Using the data beneath this instruction, retype only the lines from the one that contains "kingpin_nuts();" down to the one that contains "for node in", both included, exactly as they appear.

RAW DATA:
==================================================

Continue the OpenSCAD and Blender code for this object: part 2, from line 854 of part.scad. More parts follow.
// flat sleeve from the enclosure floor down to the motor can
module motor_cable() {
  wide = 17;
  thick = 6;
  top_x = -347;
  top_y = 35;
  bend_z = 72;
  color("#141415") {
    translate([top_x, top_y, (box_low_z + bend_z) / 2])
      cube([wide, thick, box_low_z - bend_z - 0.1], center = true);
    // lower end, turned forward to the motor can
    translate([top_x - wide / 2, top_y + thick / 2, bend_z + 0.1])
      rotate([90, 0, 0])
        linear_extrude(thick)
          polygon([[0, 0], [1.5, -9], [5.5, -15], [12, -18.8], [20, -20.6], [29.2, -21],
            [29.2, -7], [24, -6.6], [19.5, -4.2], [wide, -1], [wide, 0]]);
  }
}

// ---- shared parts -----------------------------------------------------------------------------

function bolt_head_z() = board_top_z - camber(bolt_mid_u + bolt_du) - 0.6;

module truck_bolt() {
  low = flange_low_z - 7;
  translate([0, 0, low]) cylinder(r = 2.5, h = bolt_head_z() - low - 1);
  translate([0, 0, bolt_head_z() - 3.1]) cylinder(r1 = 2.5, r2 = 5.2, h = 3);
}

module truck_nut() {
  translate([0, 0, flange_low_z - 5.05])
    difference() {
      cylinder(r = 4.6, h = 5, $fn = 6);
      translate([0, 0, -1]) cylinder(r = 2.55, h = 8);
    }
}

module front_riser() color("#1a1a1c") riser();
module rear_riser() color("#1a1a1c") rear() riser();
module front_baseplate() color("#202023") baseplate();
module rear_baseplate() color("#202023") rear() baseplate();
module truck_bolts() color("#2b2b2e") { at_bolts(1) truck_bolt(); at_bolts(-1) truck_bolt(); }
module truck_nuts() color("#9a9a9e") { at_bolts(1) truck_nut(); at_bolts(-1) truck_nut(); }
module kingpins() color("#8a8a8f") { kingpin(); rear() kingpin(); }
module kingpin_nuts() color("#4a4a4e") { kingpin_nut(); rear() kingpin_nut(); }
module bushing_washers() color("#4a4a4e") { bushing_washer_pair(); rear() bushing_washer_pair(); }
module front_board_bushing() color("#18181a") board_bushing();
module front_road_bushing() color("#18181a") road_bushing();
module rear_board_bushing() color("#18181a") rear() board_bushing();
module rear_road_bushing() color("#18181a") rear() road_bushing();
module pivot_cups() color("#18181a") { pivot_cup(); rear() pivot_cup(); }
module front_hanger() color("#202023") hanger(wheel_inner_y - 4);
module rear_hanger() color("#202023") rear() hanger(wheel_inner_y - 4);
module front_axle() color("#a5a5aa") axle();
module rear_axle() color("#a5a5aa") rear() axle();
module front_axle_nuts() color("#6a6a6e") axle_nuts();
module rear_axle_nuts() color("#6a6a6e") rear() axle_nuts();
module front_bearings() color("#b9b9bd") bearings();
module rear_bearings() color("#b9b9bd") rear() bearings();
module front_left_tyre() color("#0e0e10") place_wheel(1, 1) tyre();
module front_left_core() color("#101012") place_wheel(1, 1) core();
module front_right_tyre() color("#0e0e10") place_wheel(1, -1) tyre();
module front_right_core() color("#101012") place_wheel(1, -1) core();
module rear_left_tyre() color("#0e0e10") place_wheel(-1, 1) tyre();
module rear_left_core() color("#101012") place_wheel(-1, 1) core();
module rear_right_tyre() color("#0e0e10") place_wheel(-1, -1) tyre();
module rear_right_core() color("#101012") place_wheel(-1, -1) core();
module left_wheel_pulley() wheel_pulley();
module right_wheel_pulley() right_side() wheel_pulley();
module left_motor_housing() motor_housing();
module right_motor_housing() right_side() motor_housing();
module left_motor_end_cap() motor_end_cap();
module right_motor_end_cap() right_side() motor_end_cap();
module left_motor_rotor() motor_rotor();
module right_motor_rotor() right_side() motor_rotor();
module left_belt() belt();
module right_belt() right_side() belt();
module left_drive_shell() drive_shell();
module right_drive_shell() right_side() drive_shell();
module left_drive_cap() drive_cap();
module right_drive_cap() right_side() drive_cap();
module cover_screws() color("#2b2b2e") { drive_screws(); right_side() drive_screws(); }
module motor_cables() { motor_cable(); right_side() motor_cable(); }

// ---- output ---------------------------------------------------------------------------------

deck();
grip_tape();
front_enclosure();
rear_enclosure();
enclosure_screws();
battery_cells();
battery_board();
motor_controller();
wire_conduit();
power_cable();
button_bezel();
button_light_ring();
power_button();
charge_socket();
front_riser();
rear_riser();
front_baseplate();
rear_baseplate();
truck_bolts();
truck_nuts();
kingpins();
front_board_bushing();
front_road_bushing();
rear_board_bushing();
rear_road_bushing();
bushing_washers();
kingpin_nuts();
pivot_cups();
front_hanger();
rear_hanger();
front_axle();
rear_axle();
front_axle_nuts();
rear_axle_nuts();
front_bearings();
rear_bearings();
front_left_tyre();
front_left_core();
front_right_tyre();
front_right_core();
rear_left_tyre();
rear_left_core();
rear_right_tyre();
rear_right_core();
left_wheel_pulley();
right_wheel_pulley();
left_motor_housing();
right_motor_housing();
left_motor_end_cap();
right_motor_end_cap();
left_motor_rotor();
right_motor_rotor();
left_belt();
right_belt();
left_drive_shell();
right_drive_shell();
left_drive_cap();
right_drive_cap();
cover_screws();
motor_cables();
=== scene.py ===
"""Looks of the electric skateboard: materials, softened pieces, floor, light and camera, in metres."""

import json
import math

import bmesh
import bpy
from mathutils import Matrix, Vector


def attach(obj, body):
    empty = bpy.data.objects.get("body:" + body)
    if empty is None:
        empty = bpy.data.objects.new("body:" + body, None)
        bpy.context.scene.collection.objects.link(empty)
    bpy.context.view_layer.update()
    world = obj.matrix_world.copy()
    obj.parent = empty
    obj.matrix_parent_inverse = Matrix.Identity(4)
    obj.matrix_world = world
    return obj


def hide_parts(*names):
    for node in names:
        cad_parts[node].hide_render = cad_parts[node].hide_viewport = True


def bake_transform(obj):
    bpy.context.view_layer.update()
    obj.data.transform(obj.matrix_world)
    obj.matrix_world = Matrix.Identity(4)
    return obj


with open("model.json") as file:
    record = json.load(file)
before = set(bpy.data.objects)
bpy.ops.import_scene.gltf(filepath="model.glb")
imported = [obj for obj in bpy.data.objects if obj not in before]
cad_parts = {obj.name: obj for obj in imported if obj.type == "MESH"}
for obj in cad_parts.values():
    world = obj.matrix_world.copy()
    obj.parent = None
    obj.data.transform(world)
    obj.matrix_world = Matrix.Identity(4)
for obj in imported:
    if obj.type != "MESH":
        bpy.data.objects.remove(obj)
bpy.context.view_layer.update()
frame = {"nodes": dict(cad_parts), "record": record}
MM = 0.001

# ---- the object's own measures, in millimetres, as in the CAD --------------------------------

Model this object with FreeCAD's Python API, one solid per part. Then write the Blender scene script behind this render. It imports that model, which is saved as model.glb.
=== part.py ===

==================================================

EXERCISE RESULT:
kingpin_nuts();
pivot_cups();
front_hanger();
rear_hanger();
front_axle();
rear_axle();
front_axle_nuts();
rear_axle_nuts();
front_bearings();
rear_bearings();
front_left_tyre();
front_left_core();
front_right_tyre();
front_right_core();
rear_left_tyre();
rear_left_core();
rear_right_tyre();
rear_right_core();
left_wheel_pulley();
right_wheel_pulley();
left_motor_housing();
right_motor_housing();
left_motor_end_cap();
right_motor_end_cap();
left_motor_rotor();
right_motor_rotor();
left_belt();
right_belt();
left_drive_shell();
right_drive_shell();
left_drive_cap();
right_drive_cap();
cover_screws();
motor_cables();
=== scene.py ===
"""Looks of the electric skateboard: materials, softened pieces, floor, light and camera, in metres."""

import json
import math

import bmesh
import bpy
from mathutils import Matrix, Vector


def attach(obj, body):
    empty = bpy.data.objects.get("body:" + body)
    if empty is None:
        empty = bpy.data.objects.new("body:" + body, None)
        bpy.context.scene.collection.objects.link(empty)
    bpy.context.view_layer.update()
    world = obj.matrix_world.copy()
    obj.parent = empty
    obj.matrix_parent_inverse = Matrix.Identity(4)
    obj.matrix_world = world
    return obj


def hide_parts(*names):
    for node in names:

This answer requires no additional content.